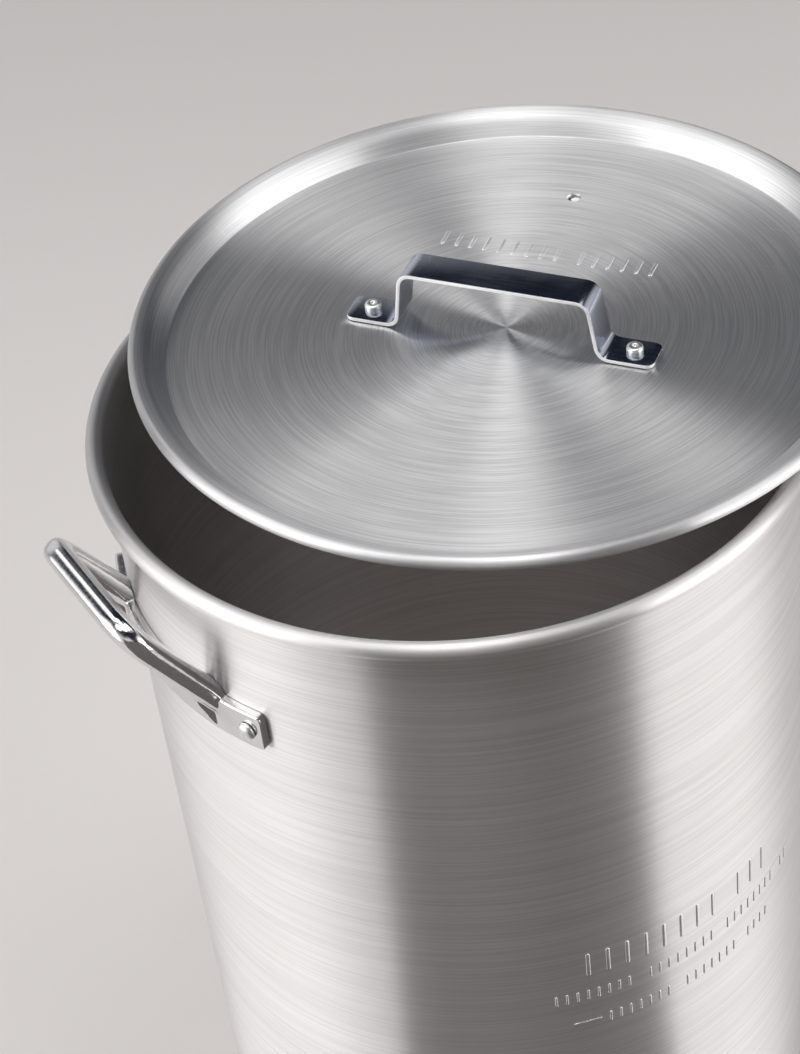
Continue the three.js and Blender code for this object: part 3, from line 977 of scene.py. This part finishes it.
==*==
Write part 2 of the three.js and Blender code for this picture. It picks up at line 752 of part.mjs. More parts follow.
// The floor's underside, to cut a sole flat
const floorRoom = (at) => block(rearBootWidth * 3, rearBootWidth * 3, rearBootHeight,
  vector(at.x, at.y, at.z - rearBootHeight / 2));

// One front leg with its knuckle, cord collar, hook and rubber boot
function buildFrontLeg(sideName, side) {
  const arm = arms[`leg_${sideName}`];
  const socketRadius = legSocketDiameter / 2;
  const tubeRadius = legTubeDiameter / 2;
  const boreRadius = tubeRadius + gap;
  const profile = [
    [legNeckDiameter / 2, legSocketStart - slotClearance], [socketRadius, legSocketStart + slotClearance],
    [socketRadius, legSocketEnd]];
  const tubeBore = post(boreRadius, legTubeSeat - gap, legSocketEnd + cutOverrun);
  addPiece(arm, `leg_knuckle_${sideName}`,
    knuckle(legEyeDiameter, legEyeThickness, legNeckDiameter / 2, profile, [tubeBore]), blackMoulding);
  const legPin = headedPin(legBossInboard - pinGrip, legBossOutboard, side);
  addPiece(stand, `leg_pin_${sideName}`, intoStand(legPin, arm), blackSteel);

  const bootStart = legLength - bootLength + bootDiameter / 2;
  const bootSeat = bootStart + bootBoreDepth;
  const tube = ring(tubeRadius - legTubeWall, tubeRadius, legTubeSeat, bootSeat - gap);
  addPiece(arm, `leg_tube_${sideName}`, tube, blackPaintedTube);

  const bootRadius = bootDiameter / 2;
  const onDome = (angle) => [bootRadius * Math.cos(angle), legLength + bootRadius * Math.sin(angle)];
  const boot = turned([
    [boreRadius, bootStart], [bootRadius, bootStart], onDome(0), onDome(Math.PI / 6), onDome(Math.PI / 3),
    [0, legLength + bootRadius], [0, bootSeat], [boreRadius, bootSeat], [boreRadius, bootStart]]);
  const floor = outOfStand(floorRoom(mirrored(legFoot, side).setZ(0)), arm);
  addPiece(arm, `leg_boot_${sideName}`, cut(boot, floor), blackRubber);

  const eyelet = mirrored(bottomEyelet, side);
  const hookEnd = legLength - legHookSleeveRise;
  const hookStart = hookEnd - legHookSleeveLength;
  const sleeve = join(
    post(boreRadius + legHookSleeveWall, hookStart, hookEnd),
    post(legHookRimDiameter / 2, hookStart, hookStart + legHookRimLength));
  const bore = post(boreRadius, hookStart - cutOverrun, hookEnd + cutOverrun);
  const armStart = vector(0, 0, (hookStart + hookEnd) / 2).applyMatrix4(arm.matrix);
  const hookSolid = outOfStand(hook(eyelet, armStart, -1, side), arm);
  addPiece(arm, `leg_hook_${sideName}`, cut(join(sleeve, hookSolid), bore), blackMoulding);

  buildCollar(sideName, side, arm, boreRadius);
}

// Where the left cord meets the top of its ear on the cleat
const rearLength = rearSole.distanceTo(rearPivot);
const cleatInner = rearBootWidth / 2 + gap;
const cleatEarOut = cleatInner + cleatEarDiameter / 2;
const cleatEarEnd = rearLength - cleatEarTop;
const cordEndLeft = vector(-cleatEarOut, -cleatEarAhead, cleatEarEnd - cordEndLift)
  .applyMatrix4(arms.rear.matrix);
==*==
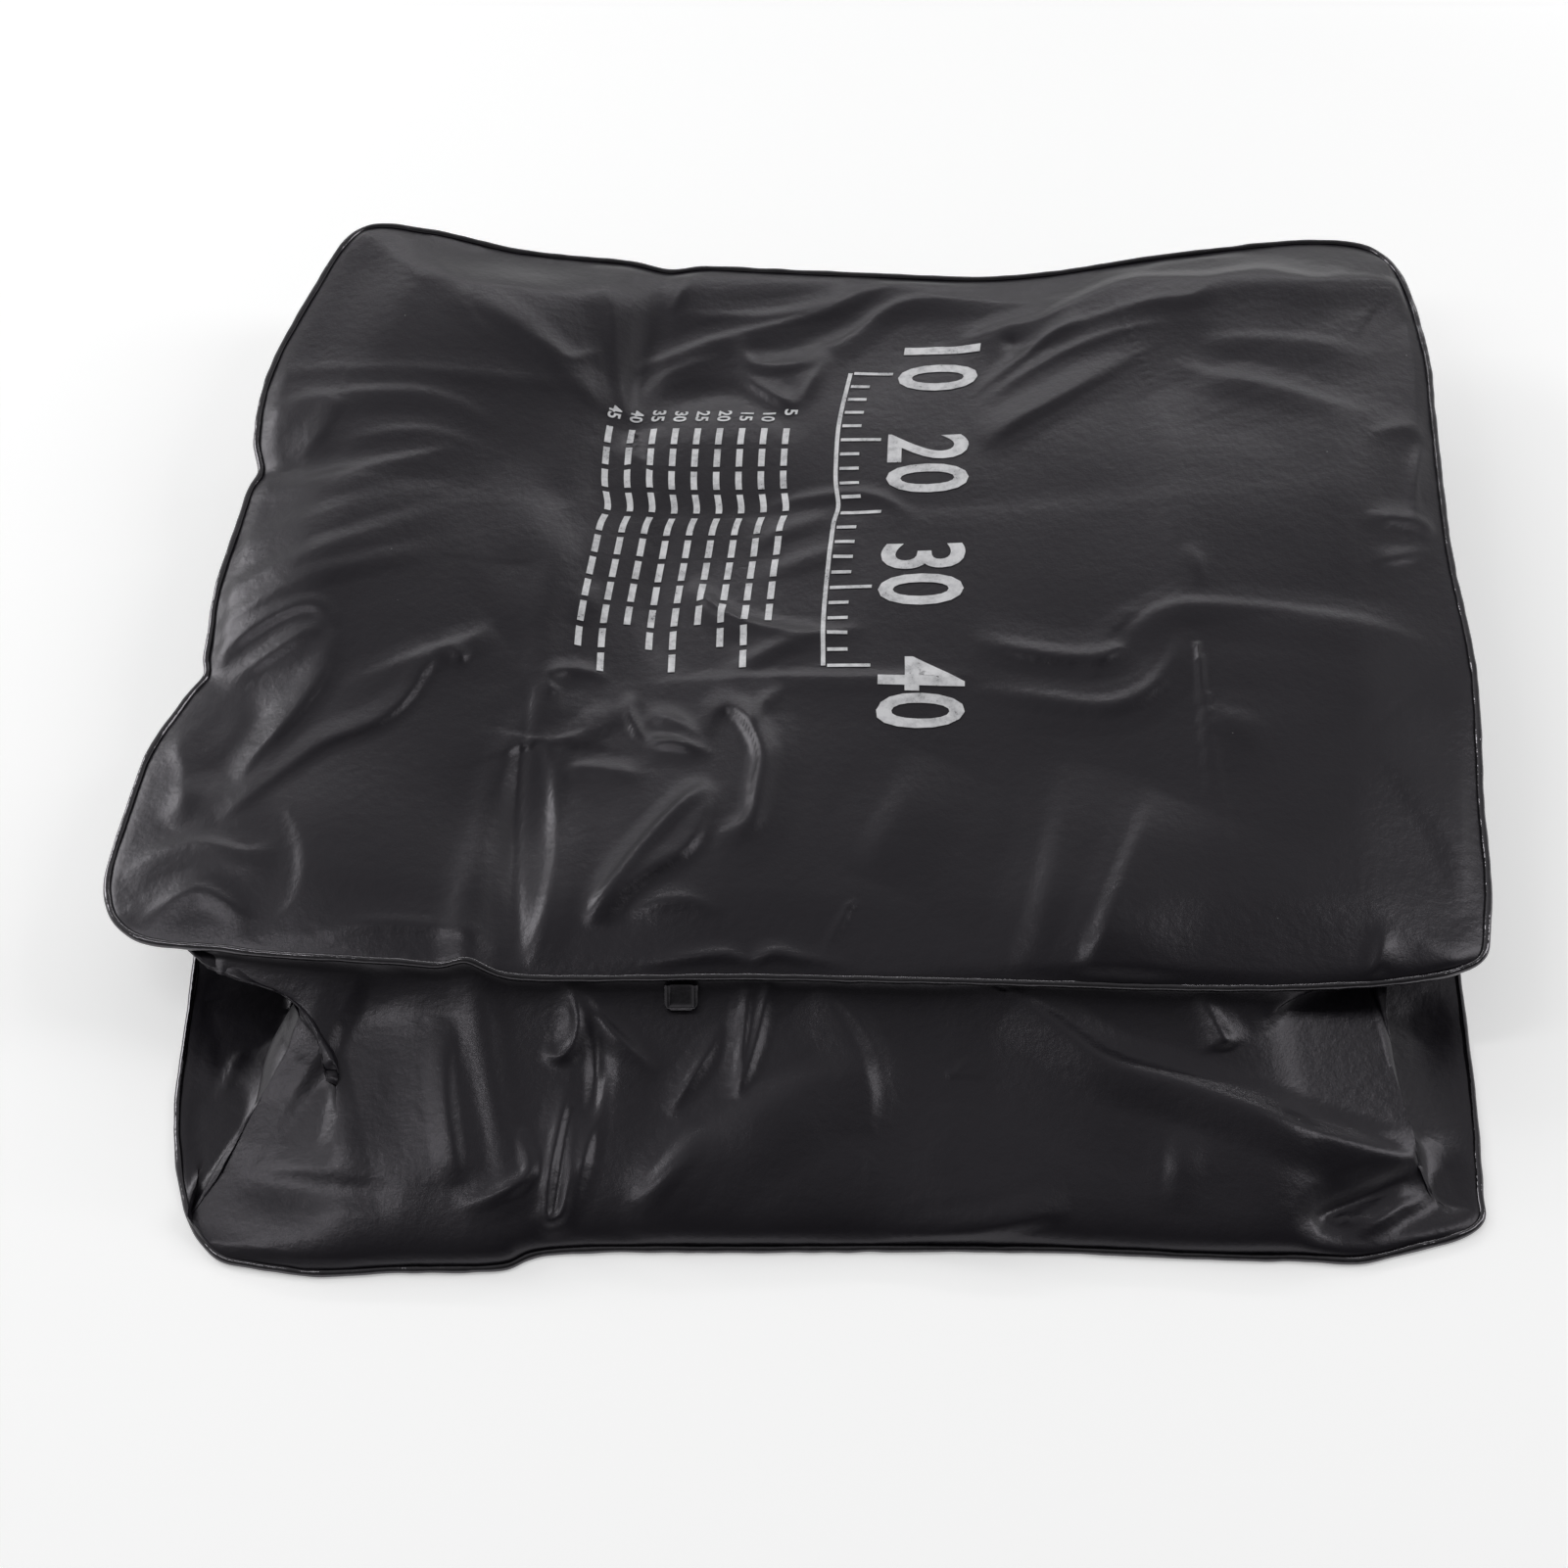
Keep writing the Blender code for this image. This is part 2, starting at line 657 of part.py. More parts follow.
==*==
--- Exercise instructions ---
Pick out each line above that includes "part" and show it.

--- The reply ---
Continue the three.js and Blender code for this object: part 3, from line 977 of scene.py. This part finishes it.
Write part 2 of the three.js and Blender code for this picture. It picks up at line 752 of part.mjs. More parts follow.
Keep writing the Blender code for this image. This is part 2, starting at line 657 of part.py. More parts follow.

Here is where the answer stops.